Bachi, a native of Syria, then steers our boat toward another illogical structure, a strangely contorted high-rise tower that appears to be on the verge of tipping over. “You might recognize this building from your history lessons,” Bachi says. “It leans over more than four times the one in Italy. The city decided that if it was good to have a building that leans a little, it’s even better to have a building that leans a lot.”

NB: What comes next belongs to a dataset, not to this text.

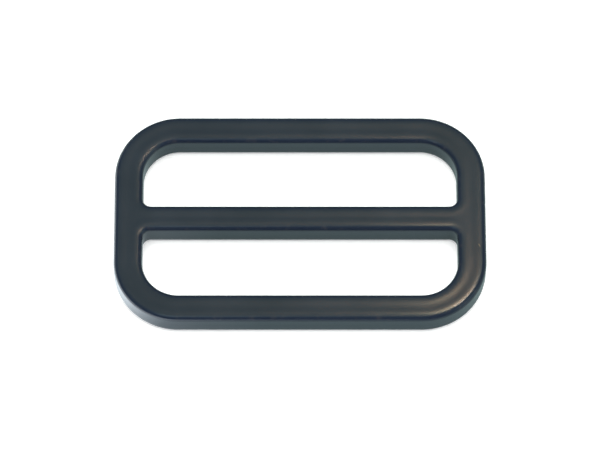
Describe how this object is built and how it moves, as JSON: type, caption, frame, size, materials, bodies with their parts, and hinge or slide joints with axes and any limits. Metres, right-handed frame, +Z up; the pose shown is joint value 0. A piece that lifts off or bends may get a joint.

As Bachi talks, a pair of women in burkas come walking along a nearby path and set out a blanket for a picnic. “You know, there are two kinds of women in Abu Dhabi, the old and the new,” Bachi says. “You never see the women from the old Abu Dhabi. They’re always inside, cooking, looking after the children, the house, and the servants while their husbands are away.”
And the new women of Abu Dhabi? “They’re yuppies,” he says with a laugh. “They’re from two-income families, and you see them everywhere. In the hotels they check you in. In offices they greet you. In the schools they teach you. Sometimes I think Abu Dhabi is run by women. But it’s all very liberal. I have been here 18 years, and Abu Dhabi has been very good to me.”
“Of course,” he adds, after a moment, “it is even better to be born here.”